Trade problems aside, the main reason this farm bill won’t endure is its inattention to costs.
For a few moments this spring, House and Senate conferees were said to be debating tough new limits on how much each farmer should be allowed to collect. That was supposed to address the public’s outrage about two-thirds of the money going to only 4 percent of the largest producers.
All those negotiations were much ado about nothing.
True, under the final measure, each recipient will be limited to $360,000 in annual subsidies, down from a $460,000 cap.
But the farm bill retains a glaring loophole known as “generic certificates,” which allow producers to maximize their federal payments through an accounting sleight of hand involving government Commodity Credit Corp. loans.

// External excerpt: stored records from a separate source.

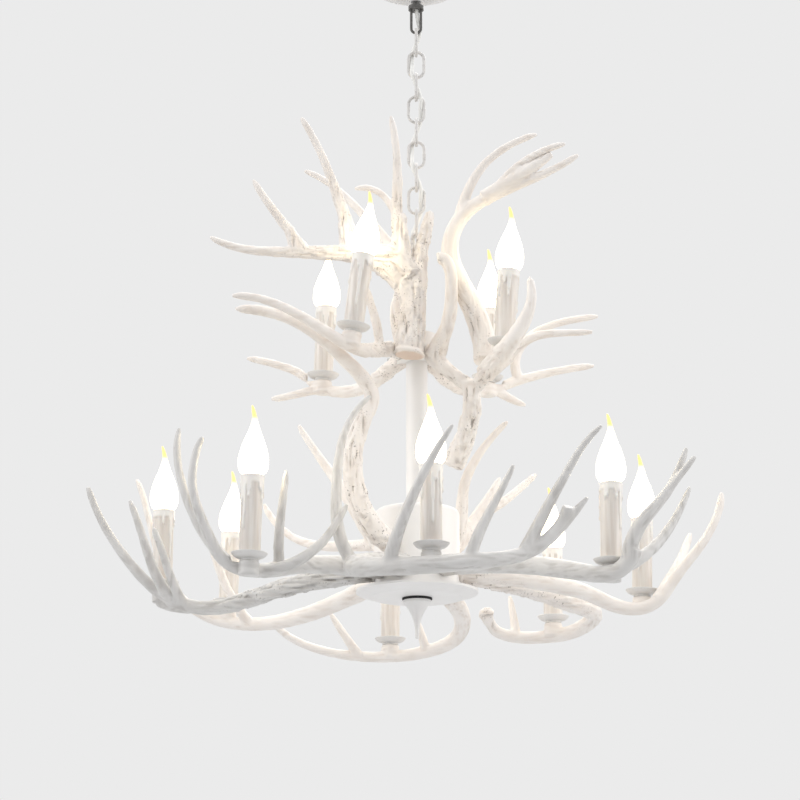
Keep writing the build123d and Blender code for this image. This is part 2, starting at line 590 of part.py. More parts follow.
# Where two antlers cross, the first is carved to lie against the second.
CROSSINGS = [
    ("tall_right_antler", "right_long_antler"), ("upper_front_left_antler", "tall_left_antler"),
]


def branch_solid(branch, root_z):
    """A tapered round branch: circles along a smooth centre line, lofted into one skin."""
    centre = Spline(*[Vector(x, y, z + root_z) for x, y, z in branch.points])
    count = 2 * len(branch.points)
    side = (centre % 0).cross(Vector(*SECTION_SIDE)).normalized()
    sections = []
    for step in range(count + 1):
        share = step / count
        ahead = centre % share
        side = (side - ahead * side.dot(ahead)).normalized()
        width = branch.thick + (branch.thin - branch.thick) * share ** TAPER_POWER
        sections.append(Plane(origin=centre @ share, x_dir=side, z_dir=ahead) * Circle(width / 2))
    return loft(sections)


def seat_post(light):
    """The flat-topped stub on the antler that the drip dish stands on."""
    post = Cylinder(SEAT_D / 2, SEAT_HEIGHT, align=CENTRED_DOWN)
    return light_place(light) * post


def seat_clear(light):
    """The room above a seat, and the socket in it, that an antler leaves for its candle."""
    above = Cylinder(DRIP_D / 2 + FIT_CLEARANCE, DRIP_RIM_HEIGHT + SLEEVE_RISE, align=CENTRED_UP)
    socket = Pos(0, 0, -NIPPLE_SINK - 1) * Cylinder(
        NIPPLE_D / 2 + FIT_CLEARANCE, NIPPLE_SINK + 2, align=CENTRED_UP)
    return light_place(light) * (above + socket)


def bolt_frame(antler):
    """A bolt's frame: its head's rim rests on the hub's round inner wall, and it points outwards."""
    hub_d = LOWER_HUB_D if antler.tier == "lower" else UPPER_HUB_D
    inner_r = hub_d / 2 - HUB_WALL
    seat_r = math.sqrt(inner_r ** 2 - (BOLT_HEAD_D / 2) ** 2) - BOLT_CLEARANCE
    angle = math.radians(antler.root)
    out = Vector(math.cos(angle), math.sin(angle), 0)
    floor_z = DISH_TOP_Z if antler.tier == "lower" else UPPER_HUB_Z + HUB_WALL
    lowest = floor_z + BOLT_HEAD_D / 2 + BOLT_CLEARANCE
    height = max(lowest, TIER_Z[antler.tier] + antler.branches[0].points[0][2])
    return Plane(origin=out * seat_r + Vector(0, 0, height), z_dir=out)


def bolt_hole(antler):
    hole = Cylinder(BOLT_D / 2 + BOLT_CLEARANCE, HUB_WALL + BOLT_REACH + 1, align=CENTRED_UP)
    return bolt_frame(antler) * (Pos(0, 0, -0.5) * hole)


def antler_bolt(antler):
    shank = Cylinder(BOLT_D / 2, HUB_WALL + BOLT_REACH, align=CENTRED_UP)
    head = Cylinder(BOLT_HEAD_D / 2, BOLT_HEAD_HEIGHT, align=CENTRED_DOWN)
    return bolt_frame(antler) * (shank + head)


def antler_solid(antler, hubs):
    root_z = TIER_Z[antler.tier]
    body = branch_solid(antler.branches[0], root_z)
    for branch in antler.branches[1:]:
        body += branch_solid(branch, root_z)
    carried = [light for light in LIGHTS if light.name in antler.lights]
    for light in carried:
        body += seat_post(light)
    for hub in hubs:
        body -= hub
    for light in carried:
        body -= seat_clear(light)
    if antler.root is not None:
        body -= bolt_hole(antler)
    return body.solids().sort_by(SortBy.VOLUME)[-1]


def hub_envelopes():
    """The full bodies of both hubs, the dish and the stem, which every antler is cut clear of."""
    drum = Pos(0, 0, DISH_TOP_Z) * Cylinder(LOWER_HUB_D / 2, DRUM_HEIGHT + CAP_HEIGHT, align=CENTRED_UP)
    hub = Pos(0, 0, UPPER_HUB_Z) * Cylinder(UPPER_HUB_D / 2, UPPER_HUB_HEIGHT, align=CENTRED_UP)
    dish = Pos(0, 0, DISH_BOTTOM_Z) * Cylinder(DISH_D / 2, DISH_DEPTH, align=CENTRED_UP)
    return [drum, hub, dish]


def make_antlers():
    hubs = hub_envelopes()
    made = {name: antler_solid(antler, hubs) for name, antler in ANTLERS.items()}
    for cut, keeper in CROSSINGS:
        made[cut] = (made[cut] - made[keeper]).solids().sort_by(SortBy.VOLUME)[-1]
    return made


def write(name, solids):
    shapes = solids if isinstance(solids, list) else [solids]
    pieces = [s for shape in shapes for s in shape.solids()]
    export_step(pieces[0] if len(pieces) == 1 else Compound(children=pieces), f"parts/{name}.step")


def main():
    write("ceiling_bracket", ceiling_bracket())
    write("tube_nut", tube_nut())
    write("canopy", canopy())
    write("canopy_collar", canopy_collar())
    write("ceiling_hook", ceiling_hook())
    for number in range(1, LINK_COUNT + 1):
        write(f"chain_link_{number}", chain_link(number))
    write("stem_bail", stem_bail())
    write("power_cord", power_cord())
    write("stem_rod", stem_rod())
    write("upper_tube", upper_tube())
    write("stem_tube", stem_tube())
    write("bottom_dish", bottom_dish())
    write("finial", finial())
    write("stem_nuts", stem_nuts())

    bolted = [antler for antler in ANTLERS.values() if antler.root is not None]
    upper_hub = upper_hub_body()
    lower_hub = lower_hub_body()
    hub_cap = hub_cap_body()
    for antler in bolted:
        hole = bolt_hole(antler)
        upper_hub -= hole
        lower_hub -= hole
        hub_cap -= hole
    write("upper_hub", upper_hub)
    write("lower_hub", lower_hub)
    write("hub_cap", hub_cap)
    write("antler_bolts", [antler_bolt(antler) for antler in bolted])
    for name, solid in make_antlers().items():
        write(name, solid)

    places = {light.name: light_place(light) for light in LIGHTS}
    write("drip_dishes", [place * drip_dish() for place in places.values()])
    write("candle_sleeves", [place * candle_sleeve() for place in places.values()])
    write("lampholders", [place * lampholder() for place in places.values()])
    write("holder_nipples", [place * holder_nipple() for place in places.values()])
    for name, place in places.items():
        write(f"bulb_{name}", place * bulb())


main()
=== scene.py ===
import json
import logging
import math
from dataclasses import dataclass, field
from enum import Enum

import bmesh
import bpy
import numpy as np
from mathutils import Matrix, Vector


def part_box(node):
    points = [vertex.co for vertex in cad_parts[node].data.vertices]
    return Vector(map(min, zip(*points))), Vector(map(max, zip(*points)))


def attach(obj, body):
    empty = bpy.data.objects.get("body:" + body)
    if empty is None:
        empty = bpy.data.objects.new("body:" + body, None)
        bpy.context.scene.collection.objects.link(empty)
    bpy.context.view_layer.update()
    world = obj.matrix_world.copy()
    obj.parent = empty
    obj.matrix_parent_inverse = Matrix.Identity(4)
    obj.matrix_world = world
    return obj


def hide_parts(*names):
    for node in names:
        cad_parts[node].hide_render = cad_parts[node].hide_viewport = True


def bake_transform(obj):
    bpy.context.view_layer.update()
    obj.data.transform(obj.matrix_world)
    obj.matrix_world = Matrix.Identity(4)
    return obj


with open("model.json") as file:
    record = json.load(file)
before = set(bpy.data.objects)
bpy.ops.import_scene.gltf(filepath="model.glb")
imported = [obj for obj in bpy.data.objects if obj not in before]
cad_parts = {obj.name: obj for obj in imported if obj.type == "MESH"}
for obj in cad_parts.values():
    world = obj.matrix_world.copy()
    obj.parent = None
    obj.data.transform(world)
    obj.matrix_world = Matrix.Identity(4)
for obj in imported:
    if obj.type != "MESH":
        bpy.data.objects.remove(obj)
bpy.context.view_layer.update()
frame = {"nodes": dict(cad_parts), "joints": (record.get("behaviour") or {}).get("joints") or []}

logging.basicConfig(level=logging.INFO, format="%(message)s")
log = logging.getLogger("chandelier")

MM = 0.001

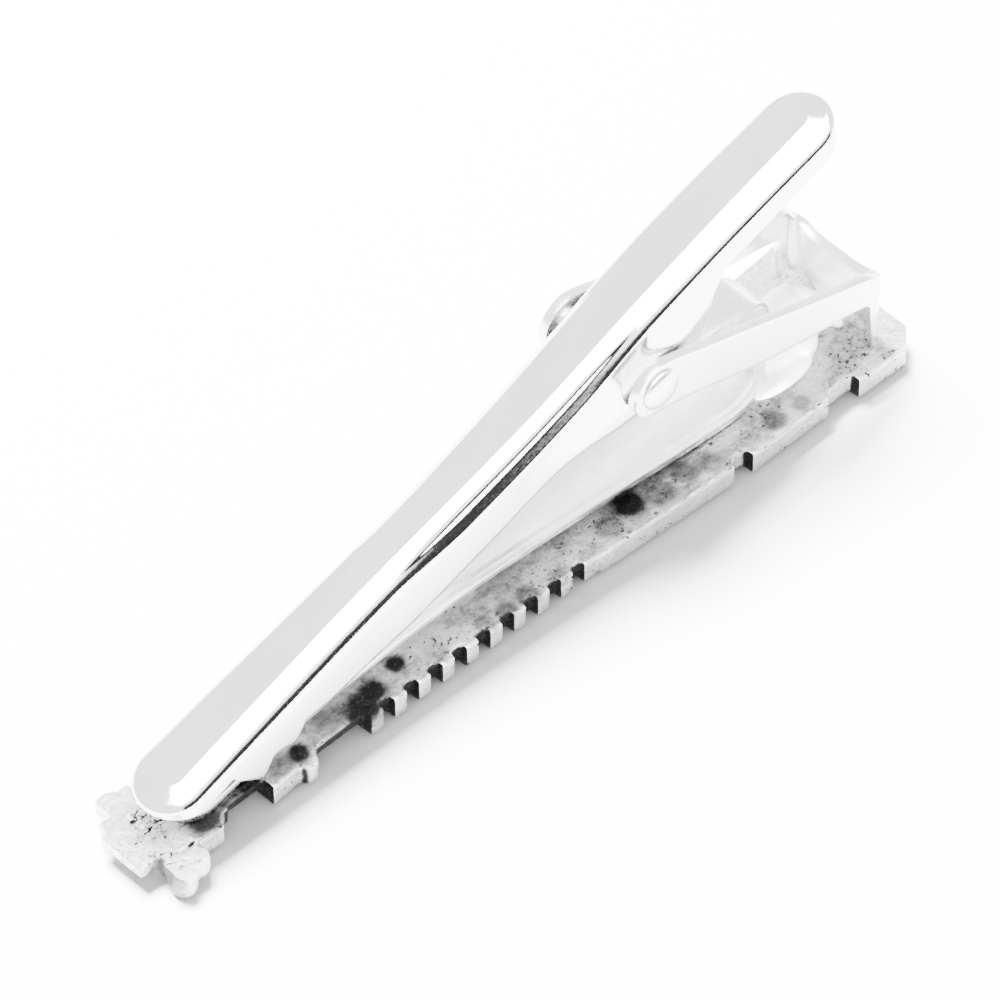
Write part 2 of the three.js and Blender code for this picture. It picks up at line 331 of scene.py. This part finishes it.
def pan(name, side, rings, columns=10):
    """A skin with a rim of rings, from the outermost inwards, and a flat top across the last one."""
    points = []
    for inset, height in rings:
        points += loop_of(inset_side(side, inset), height)
    size = 2 * len(side) - 2
    faces = grid_faces(len(rings), size, closed=True)
    first = len(points)
    last_inset, last_height = rings[-1]
    top = inset_side(side, last_inset)
    for u, w in top:
        for j in range(columns + 1):
            y = w * (2 * j / columns - 1)
            points.append((u, y, last_height(u, y)))
    faces += grid_faces(len(top), columns + 1, first=first)
    return new_object(name, points, faces)


# The pieces

def round_drop(inset):
    """How far the shoulder lies under the top at an inset: a round fold, then a sloping facet."""
    slope = math.tan(FACET_SLOPE)
    fold_inset = FOLD_RADIUS * (1 - math.sin(FACET_SLOPE))
    if inset >= fold_inset:
        return max(FACET_REACH - inset, 0) * slope
    level = (FACET_REACH - fold_inset) * slope + FOLD_RADIUS * math.cos(FACET_SLOPE)
    return level - math.sqrt(FOLD_RADIUS**2 - (FOLD_RADIUS - inset) ** 2)


def lever_height(inset):
    """The lever's upper surface at an inset from its edge, as a function of place."""
    def height(u, y):
        weight = along(CREASE, u)
        share = inset / along(FACET_SPREAD, u)
        drop = round_drop(share) * (1 - weight) + along(CREASED, share) * weight
        return smooth(LEVER_TOP, u) - drop * along(SHOULDER_SCALE, u)
    return height


def skirt_height(share):
    """Heights down the skirt: share 0 is under the shoulder and share 1 is the cut edge."""
    def height(u, y):
        top = lever_height(0)(u, y)
        return top + share * (min(along(SKIRT, u), top - 0.15) - top)
    return height


def make_lever():
    side = strip_side(LEVER_START, LEVER_END, LEVER_WIDTH, 2.4, 2.4, 0.22)
    rings = [(0, skirt_height(share)) for share in np.linspace(1, 0.08, 12)]
    rings += [(inset, lever_height(inset)) for inset in SHOULDER_INSETS]
    obj = pan("lever_shell", side, rings)
    flare_skirt(obj)
    return as_sheet(obj, LEVER_SHEET)


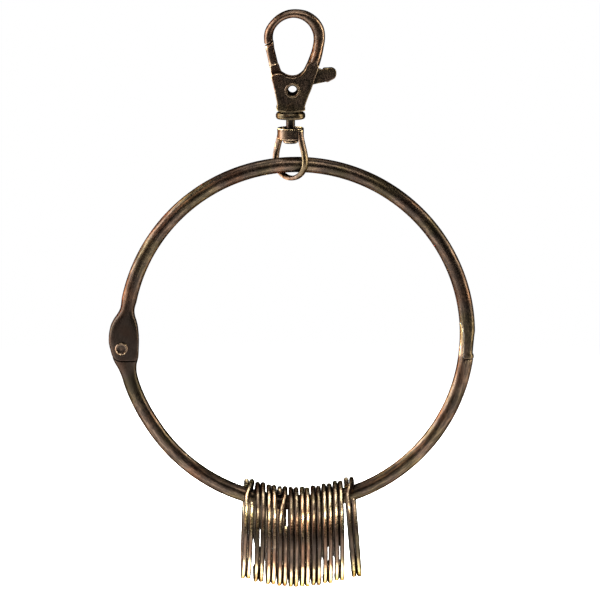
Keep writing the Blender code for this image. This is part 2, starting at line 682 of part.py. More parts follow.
def build_model():
    for item in list(bpy.data.objects):
        bpy.data.objects.remove(item, do_unlink=True)
    build_clasp_body(brass("clasp_body", (0.13, 0.075, 0.04), 0.36))
    build_gate(brass("trigger_gate", (0.10, 0.06, 0.035), 0.4))
    build_eyelet(brass("gate_rivet", (0.17, 0.11, 0.06), 0.34))
    build_spring(brass("gate_spring", (0.35, 0.33, 0.3), 0.3))
    build_post(brass("swivel_post", (0.12, 0.09, 0.06), 0.36))
    build_swivel_loop(brass("swivel_loop", (0.2, 0.13, 0.065), 0.33))
    build_upper_half(brass("upper_arc", (0.085, 0.055, 0.033), 0.42))
    build_lower_half(brass("lower_arc", (0.09, 0.065, 0.042), 0.4))
    build_hinge_rivet(brass("hinge_rivet", (0.22, 0.13, 0.07), 0.32))
    build_split_rings()


build_model()
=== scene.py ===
"""Looks of the hinged key ring: every piece as a fine mesh in worn antique brass.

Everything is in metres in the CAD's frame: +Z up, +X to the right, +Y away from the camera,
with the origin inside the top of the clasp's hook.
"""
import json
import math

import bmesh
import bpy
import numpy as np
from mathutils import Matrix, Vector


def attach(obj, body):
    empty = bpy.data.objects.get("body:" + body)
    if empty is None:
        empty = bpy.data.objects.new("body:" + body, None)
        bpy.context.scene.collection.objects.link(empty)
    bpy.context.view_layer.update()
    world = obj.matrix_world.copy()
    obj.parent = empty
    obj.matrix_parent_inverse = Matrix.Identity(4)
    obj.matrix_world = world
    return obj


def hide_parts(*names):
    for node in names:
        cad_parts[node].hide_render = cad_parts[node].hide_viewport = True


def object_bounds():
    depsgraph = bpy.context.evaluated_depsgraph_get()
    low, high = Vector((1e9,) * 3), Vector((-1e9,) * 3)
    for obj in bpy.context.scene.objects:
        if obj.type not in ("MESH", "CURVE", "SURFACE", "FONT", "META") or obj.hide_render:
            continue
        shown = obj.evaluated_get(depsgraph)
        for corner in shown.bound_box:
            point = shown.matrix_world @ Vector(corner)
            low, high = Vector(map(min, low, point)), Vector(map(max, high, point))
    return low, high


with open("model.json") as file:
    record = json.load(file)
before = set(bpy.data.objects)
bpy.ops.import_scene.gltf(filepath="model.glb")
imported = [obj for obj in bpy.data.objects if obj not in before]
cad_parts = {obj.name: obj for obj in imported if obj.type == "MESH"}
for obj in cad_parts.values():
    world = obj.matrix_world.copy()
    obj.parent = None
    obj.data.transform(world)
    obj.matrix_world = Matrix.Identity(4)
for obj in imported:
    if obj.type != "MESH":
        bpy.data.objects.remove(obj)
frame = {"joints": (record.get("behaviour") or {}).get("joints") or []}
cad_low, cad_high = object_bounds()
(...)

“In terms of payment limitations, there’s really nothing there,” Basse said. “It’s window dressing.”
Oversupply, low prices
In fact, the subsidies invite farmers to think big. Those aiming for the largest possible federal payments need only plant the highest-yielding crop, fence post to fence post, with as much fertilizer as the ground will hold.
This program has none of the acreage set-asides or other gimmicks aimed at limiting production in the past.
The resulting oversupply will push market prices down, of course. But that just calls forth even higher subsidies. No one knows where it will stop, because farmers have every incentive to bust the bins with No. 2 yellow corn.
“If prices don’t start moving up, the cost will start to mushroom,” Paarlberg said. “If it starts running $22, $23, $24 billion a year, the government is obligated to pay the money or change the rules.”
Paarlberg figures reform is more likely to come from committees charged with fiscal matters rather than from the agriculture committees.
“I wouldn’t be surprised in the context of a budget issue [to see] controls on spending,” he said.
Of course, once the payments start, they’re tough to stop. Congress lacked the political will to retreat from massive subsidies as planned under the “Freedom to Farm” legislation of 1996. Now it has created a much bigger dragon to slay–sometime after Nov. 2, 2004.